Law Enforcement Breaks Up Hispanic Street Gang


One crime they did not mention is Human Trafficking. Street gangs make tons of money in Human Trafficking and Prostitution. A great piece of Law Enforcement work nonetheless. (MGJ)icebadge

By Meghan Youker

OMAHA (KPTM) – Federal agents team up with Omaha police to haul in nearly 70 guns and bust three-dozen alleged gang members and their associates.  The 14-month-long investigation targeted members of the Hispanic street gang known as the Surenos.

22 handguns, 14 assault rifles, 16 shotguns and 17 other rifles, including a Barrett .50-caliber sniper rifle, are now out of the hands of criminals.  “The removal of these weapons from the streets makes everyone safer and demonstrates that we will not tolerate criminals who provide the illegal firearms that reek so much havoc in our community,” said Chief Eric Buske of the Omaha Police Department.

A joint effort by U.S. Immigration and Customs Enforcement, the Bureau of Alcohol, Tobacco, Firearms and Explosives and the Omaha Police Department resulted in the arrest Tuesday of 36 people known to law enforcement as members or associates of the Sureno street gang.  All but five were in the U.S. illegally.  “They’ve committed a lot of violent acts in Omaha alone, but across the country and in Mexico, they’re involved in drug trafficking, weapons trafficking, you name the criminal act and they’ve probably touched it in some way,” said William Wallrapp, ICE resident agent-in-charge.

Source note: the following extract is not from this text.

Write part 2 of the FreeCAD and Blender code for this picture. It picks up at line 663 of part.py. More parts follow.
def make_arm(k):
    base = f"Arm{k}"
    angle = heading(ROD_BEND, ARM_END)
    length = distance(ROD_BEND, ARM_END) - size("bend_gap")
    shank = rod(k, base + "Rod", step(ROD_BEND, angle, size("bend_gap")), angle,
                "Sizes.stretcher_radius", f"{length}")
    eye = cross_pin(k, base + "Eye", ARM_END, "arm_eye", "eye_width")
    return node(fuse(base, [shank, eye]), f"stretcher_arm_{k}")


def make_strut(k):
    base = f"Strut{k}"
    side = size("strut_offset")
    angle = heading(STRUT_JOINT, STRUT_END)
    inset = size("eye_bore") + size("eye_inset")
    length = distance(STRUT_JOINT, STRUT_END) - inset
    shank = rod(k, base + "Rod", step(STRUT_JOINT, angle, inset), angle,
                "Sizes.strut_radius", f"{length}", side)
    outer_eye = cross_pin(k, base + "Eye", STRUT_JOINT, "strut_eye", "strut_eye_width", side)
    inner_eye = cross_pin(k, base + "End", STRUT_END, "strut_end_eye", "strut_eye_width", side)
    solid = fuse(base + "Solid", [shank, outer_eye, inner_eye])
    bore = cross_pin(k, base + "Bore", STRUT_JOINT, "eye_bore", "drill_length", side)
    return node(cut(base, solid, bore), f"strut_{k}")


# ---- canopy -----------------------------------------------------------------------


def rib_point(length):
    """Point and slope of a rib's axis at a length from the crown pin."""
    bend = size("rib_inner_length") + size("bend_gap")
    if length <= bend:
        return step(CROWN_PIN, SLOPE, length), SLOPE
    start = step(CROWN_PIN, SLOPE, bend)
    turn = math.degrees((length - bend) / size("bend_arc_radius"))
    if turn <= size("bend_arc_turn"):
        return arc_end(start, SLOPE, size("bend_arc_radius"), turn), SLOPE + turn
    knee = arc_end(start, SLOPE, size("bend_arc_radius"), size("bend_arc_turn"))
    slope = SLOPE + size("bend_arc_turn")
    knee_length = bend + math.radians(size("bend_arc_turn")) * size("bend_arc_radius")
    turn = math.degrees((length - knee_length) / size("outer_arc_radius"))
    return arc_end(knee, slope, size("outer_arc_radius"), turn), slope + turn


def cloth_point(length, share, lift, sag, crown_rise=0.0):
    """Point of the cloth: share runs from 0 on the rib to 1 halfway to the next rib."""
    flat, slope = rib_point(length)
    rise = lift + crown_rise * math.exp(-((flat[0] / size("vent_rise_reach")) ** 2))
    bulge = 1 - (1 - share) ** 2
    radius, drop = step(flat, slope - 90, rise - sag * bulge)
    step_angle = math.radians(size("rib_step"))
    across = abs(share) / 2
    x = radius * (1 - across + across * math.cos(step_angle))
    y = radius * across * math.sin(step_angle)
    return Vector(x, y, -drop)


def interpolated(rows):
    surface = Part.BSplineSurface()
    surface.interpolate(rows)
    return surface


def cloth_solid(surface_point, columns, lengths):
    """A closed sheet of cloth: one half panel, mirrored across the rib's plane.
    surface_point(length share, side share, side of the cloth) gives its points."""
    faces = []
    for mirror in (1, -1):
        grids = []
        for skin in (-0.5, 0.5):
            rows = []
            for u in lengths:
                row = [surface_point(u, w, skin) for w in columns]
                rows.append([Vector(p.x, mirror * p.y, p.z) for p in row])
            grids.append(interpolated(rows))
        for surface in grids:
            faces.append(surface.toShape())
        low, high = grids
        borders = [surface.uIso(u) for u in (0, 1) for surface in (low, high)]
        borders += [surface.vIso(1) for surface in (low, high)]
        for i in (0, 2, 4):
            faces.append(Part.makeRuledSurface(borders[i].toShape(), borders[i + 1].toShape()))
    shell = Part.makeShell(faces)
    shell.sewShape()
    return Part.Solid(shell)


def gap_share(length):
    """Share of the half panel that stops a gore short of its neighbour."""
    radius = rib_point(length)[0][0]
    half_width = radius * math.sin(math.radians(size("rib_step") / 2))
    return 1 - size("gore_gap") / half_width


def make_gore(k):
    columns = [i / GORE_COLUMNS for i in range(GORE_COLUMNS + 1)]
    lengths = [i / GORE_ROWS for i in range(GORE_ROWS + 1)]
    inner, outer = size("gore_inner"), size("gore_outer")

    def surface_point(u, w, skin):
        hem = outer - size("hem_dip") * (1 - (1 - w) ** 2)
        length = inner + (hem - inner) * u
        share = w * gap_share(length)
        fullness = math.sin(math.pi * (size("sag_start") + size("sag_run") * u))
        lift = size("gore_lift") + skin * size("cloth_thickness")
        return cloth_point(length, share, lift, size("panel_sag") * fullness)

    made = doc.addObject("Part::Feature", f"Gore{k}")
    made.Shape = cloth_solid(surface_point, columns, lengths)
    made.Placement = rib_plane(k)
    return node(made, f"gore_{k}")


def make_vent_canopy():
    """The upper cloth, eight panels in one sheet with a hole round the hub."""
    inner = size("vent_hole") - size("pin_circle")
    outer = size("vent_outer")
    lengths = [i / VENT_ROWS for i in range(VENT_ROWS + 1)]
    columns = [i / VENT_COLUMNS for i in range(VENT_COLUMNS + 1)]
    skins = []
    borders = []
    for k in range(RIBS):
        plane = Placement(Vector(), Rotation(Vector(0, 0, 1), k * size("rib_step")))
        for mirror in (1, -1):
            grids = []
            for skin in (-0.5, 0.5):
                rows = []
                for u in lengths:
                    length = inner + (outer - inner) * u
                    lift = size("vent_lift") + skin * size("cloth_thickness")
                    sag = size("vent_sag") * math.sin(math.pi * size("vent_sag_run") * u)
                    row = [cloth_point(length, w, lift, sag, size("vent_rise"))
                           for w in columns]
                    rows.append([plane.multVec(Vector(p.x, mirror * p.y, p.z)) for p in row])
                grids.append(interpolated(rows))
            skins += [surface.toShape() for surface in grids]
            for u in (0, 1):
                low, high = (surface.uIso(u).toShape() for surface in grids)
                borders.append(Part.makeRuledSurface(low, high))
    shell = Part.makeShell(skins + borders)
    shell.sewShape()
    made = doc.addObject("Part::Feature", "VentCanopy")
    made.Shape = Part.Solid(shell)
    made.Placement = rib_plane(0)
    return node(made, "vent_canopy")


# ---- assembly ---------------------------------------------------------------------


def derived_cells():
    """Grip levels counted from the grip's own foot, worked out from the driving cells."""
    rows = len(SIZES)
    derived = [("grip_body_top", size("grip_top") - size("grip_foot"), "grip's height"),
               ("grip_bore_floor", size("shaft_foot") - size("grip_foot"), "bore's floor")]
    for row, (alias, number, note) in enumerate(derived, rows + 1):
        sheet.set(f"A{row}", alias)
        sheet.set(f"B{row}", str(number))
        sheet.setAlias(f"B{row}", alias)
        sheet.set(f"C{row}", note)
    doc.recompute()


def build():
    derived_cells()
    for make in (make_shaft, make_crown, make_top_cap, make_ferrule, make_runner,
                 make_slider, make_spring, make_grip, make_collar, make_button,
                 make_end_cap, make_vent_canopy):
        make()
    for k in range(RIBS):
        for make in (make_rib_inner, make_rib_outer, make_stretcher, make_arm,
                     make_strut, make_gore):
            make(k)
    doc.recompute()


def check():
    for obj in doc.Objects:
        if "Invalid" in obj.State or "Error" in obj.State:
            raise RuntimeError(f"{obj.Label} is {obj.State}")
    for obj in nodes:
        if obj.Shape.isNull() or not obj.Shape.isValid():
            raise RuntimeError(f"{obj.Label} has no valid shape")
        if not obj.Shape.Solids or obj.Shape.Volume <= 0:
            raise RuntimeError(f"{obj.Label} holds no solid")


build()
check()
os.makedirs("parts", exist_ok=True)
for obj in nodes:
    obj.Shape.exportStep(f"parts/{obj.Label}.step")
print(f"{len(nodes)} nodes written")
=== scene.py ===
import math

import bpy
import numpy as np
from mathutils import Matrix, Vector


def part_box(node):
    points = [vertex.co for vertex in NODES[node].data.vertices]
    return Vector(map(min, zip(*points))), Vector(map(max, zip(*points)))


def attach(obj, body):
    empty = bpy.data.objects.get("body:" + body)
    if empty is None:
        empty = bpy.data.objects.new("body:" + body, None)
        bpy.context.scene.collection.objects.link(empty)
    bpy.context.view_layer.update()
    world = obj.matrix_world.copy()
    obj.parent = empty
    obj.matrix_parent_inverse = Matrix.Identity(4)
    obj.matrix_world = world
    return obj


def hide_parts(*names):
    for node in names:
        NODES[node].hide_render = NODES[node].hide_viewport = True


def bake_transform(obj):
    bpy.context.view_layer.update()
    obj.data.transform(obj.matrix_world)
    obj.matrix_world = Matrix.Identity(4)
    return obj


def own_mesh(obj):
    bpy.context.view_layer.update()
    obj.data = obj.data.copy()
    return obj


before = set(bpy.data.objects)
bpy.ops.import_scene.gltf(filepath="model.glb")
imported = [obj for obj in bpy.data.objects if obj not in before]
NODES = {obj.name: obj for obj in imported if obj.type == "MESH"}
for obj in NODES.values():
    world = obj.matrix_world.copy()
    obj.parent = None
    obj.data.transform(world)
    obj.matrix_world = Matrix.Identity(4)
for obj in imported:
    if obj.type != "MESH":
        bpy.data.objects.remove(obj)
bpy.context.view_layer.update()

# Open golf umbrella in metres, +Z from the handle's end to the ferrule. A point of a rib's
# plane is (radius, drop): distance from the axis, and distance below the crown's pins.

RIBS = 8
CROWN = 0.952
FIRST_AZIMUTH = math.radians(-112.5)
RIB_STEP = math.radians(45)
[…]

Court documents show a confidential informant working with federal agents bought drugs, guns and ammunition from suspects, mostly in homes and parking lots outside businesses in south Omaha.  “During the course of virtually every transaction, the informant told the seller that the guns were destined for Mexico’s violent drug cartels,” said Claude Arnold, regional ICE special agent-in-charge.

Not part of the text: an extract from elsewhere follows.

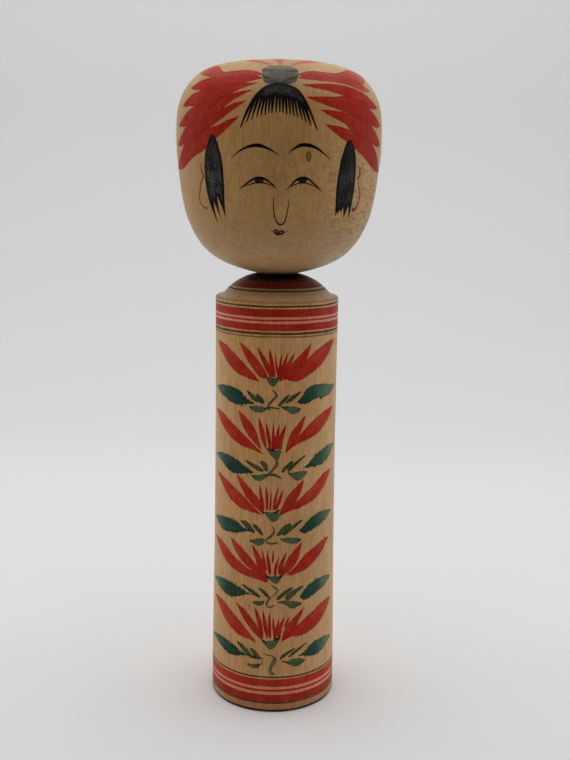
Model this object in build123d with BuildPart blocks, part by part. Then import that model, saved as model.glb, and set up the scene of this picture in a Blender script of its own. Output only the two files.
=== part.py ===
from build123d import *
import os

# A turned wooden doll in two pieces: a head with its own neck tenon, and a body with the socket
# that the tenon is forced into.  Millimetres, +Z up, origin at the centre of the base, face
# towards -Y.  Every outline below is half a section, drawn as (radius, height), and is turned
# about Z as the wood is on the lathe.

# ---- driving dimensions ----
total_height = 303.0            # one shaku, the size class of the doll

# body: a round column, a little wider at the base than under the shoulder
base_radius = 30.3
lower_radius = 29.4             # at lower_height
lower_height = 75.0
waist_radius = 28.9             # at waist_height, and again at the shoulder
waist_height = 150.0
shoulder_height = 196.3         # where the straight side of the column ends
base_edge_round = 0.7           # rounding of the bottom edge
base_rim_width = 6.0            # the doll stands on this rim
base_hollow_depth = 0.5         # the underside inside the rim is turned slightly hollow

# shoulder: a narrow ledge, then the dome that the head sits on
ledge_edge_round = 1.3          # rounding of the shoulder's outer edge
ledge_inner_radius = 25.4
ledge_inner_height = 198.1
dome_middle_radius = 19.0
dome_middle_height = 204.0
dome_top_radius = 9.3
dome_top_height = 207.8

# head: a round form, widest above the middle and flattened on top
head_widest_radius = 46.9
head_widest_height = 270.0
head_seat_radius = 9.3          # flat round the neck that bears on the dome's top
seat_gap = 0.2                  # play between the head's seat and the dome's top

# neck tenon and its undercut socket
neck_radius = 8.0
bulb_radius = 9.5
bulb_top_height = 196.6         # full bulb radius from here
bulb_low_height = 191.0         # down to here
bulb_tip_height = 186.0
bulb_tip_radius = 7.0
neck_slope = 1.5                # height of the slope between neck and bulb
running_clearance = 0.05        # radial, between tenon and socket
bulb_end_play = 0.1             # between the bulb's slope and the socket's
socket_floor_height = 184.0

# ---- outlines worked out from the dimensions above ----
head_seat_height = dome_top_height + seat_gap
mouth_radius = neck_radius + running_clearance
chamber_radius = bulb_radius + running_clearance
chamber_full_height = bulb_top_height + bulb_end_play
mouth_low_height = chamber_full_height + neck_slope
neck_low_height = bulb_top_height + neck_slope

column_side = [
    (waist_radius, shoulder_height),
    (waist_radius, waist_height),
    (lower_radius, lower_height),
    (base_radius, base_edge_round),
]
head_lower_curve = [
    (head_seat_radius, head_seat_height),
    (20.0, 210.9),
    (31.6, 217.0),
    (39.7, 227.7),
    (44.8, 245.5),
    (46.3, 258.0),
    (head_widest_radius, head_widest_height),
]
head_upper_curve = [
    (head_widest_radius, head_widest_height),
    (43.7, 288.6),
    (34.9, 298.0),
    (18.0, 302.2),
    (0.0, total_height),
]


# ---- body: column, shoulder, dome and socket, turned from one piece ----
with BuildPart() as body:
    with BuildSketch(Plane.XZ):
        with BuildLine():
            # underside
            rim_inner_radius = base_radius - base_rim_width
            Line((0, base_hollow_depth), (rim_inner_radius - 1.0, base_hollow_depth))
            Line((rim_inner_radius - 1.0, base_hollow_depth), (rim_inner_radius, 0))
            Line((rim_inner_radius, 0), (base_radius - base_edge_round, 0))
            RadiusArc((base_radius - base_edge_round, 0), (base_radius, base_edge_round), -base_edge_round)
            # side of the column, with the small outward sweep towards the base
            Spline(*reversed(column_side), tangents=[(0, 1), (0, 1)])
            # shoulder edge, ledge and dome
            ledge_outer = (waist_radius - ledge_edge_round, shoulder_height + ledge_edge_round)
            RadiusArc((waist_radius, shoulder_height), ledge_outer, -ledge_edge_round)
            Line(ledge_outer, (ledge_inner_radius, ledge_inner_height))
            ThreePointArc((ledge_inner_radius, ledge_inner_height),
                          (dome_middle_radius, dome_middle_height),
                          (dome_top_radius, dome_top_height))
            # dome's top face, socket mouth, slope, chamber and socket floor
            Polyline((dome_top_radius, dome_top_height),
                     (mouth_radius, dome_top_height),
                     (mouth_radius, mouth_low_height),
                     (chamber_radius, chamber_full_height),
                     (chamber_radius, socket_floor_height),
                     (0, socket_floor_height),
                     (0, base_hollow_depth))
        make_face()
    revolve(axis=Axis.Z)
body.part.label = "body"


# ---- head: the head itself with its neck and locking bulb, turned from one piece ----
with BuildPart() as head:
    with BuildSketch(Plane.XZ):
        with BuildLine():
            # tenon from its tip up to the seat
            Polyline((0, bulb_tip_height),
                     (bulb_tip_radius, bulb_tip_height),
                     (bulb_radius, bulb_low_height),
                     (bulb_radius, bulb_top_height),
                     (neck_radius, neck_low_height),
                     (neck_radius, head_seat_height),
                     (head_seat_radius, head_seat_height))
            # chin and cheeks up to the widest part, then over the crown
            Spline(*head_lower_curve, tangents=[(1, 0.2), (0, 1)])
            Spline(*head_upper_curve, tangents=[(0, 1), (-1, 0)])
            Line((0, total_height), (0, bulb_tip_height))
        make_face()
    revolve(axis=Axis.Z)
head.part.label = "head"


os.makedirs("parts", exist_ok=True)
export_step(body.part, "parts/body.step")
export_step(head.part, "parts/head.step")
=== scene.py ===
import math
import random
from collections import namedtuple

import bpy
import numpy as np
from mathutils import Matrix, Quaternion, Vector
from mathutils.geometry import delaunay_2d_cdt


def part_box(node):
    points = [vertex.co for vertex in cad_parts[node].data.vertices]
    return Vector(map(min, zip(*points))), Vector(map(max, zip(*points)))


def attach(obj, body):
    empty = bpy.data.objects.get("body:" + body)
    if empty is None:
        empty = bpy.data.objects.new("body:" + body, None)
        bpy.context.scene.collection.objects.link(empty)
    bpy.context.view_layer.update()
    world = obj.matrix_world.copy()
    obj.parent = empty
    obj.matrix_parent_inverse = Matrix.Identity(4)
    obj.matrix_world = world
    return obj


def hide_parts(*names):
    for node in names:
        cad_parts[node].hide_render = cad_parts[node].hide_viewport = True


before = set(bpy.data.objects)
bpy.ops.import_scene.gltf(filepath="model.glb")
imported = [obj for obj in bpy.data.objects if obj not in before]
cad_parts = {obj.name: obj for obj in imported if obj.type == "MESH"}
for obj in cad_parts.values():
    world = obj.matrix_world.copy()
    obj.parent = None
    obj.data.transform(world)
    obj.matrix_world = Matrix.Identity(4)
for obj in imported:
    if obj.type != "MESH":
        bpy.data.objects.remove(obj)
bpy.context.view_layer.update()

# The looks of a turned and painted wooden doll.  The wood is a fine turned mesh that follows the
# CAD node's outline, and every brush stroke is its own thin film of dye lying in the wood's skin.
# Lengths in this script are millimetres and are turned into metres when a mesh is made.

MM = 0.001
SKIN = 0.05                     # the wood lies this far inside the CAD surface, the paint fills it
RED_TOP, GREEN_TOP, BLACK_TOP = 0.025, 0.015, 0.005     # depth of each colour's face under it
FILM_ROOT = 0.11                # depth of the underside of every film, inside the wood
COLUMN_RADIUS = 29.2            # radius on which widths on the column are counted
FACE_MM_PER_DEGREE = 0.80       # length of one degree round the face

FILM_CELL = 1.2                 # size of the triangles inside a film
CLEAR_OF_EDGE = 0.3             # least way from such a triangle's corner to the outline, in cells
MERGE_BELOW = 1e-5              # corners this close become one

BAND_SEGMENTS = 288             # corners of a band, once round
BAND_ROW = 0.5                  # height of one row of a band's faces
BAND_WOBBLE = 0.06              # how far a band's edges wander
ROUGHNESS = 0.16                # how far dye creeps past the edge of a band

NECK_RADIUS = 9.2               # the neck and the socket's mouth are narrower than this
BULB_RADIUS = 9.6               # the neck's bulb and the socket round it are narrower than this
HIDDEN_LOW, HIDDEN_HIGH = 100.0, 250.0      # neck, bulb and socket lie between these heights
FOOT_RADIUS, FOOT_HEIGHT = 25.0, 1.0        # the hollow underside lies inside these
SHOULDER_HEIGHT = 195.0         # the body's outline is cut finer from here up
CHEEK_HEIGHT = 255.0            # the head's outline is put in order by its angle from here
DOME_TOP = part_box("body")[1][2] / MM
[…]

Guns that are now evidence against alleged members of the Hispanic gang, who police say have been active in Omaha since the mid 90s.  “There are certain cliques of this gang that I believe we have disseminated,” Wallrapp said.  “The effect that it’s had on this particular gang, they’re going to be quiet for quite a while,” added ATF special agent Paul White.

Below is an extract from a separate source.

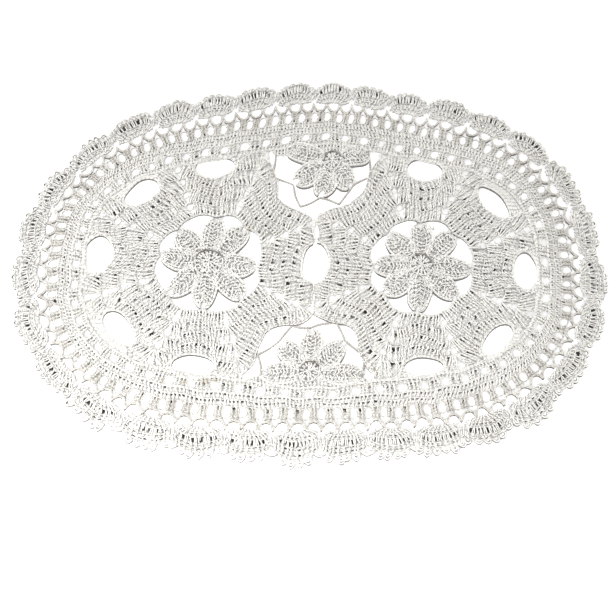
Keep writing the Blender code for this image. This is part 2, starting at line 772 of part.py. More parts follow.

Federal agents believe most of the recovered guns are stolen.  At this point, they’re still trying to trace them and find their rightful owners.  Ballistics testing is also underway to see if any of the guns can be tied to a specific crime.

Many of the suspects have been convicted of past crimes including burglary, assault and drug charges.  Now 20 have been charged or indicted at either the state or federal level on drug and weapons charges.  The other 16 are being held on immigrations violations.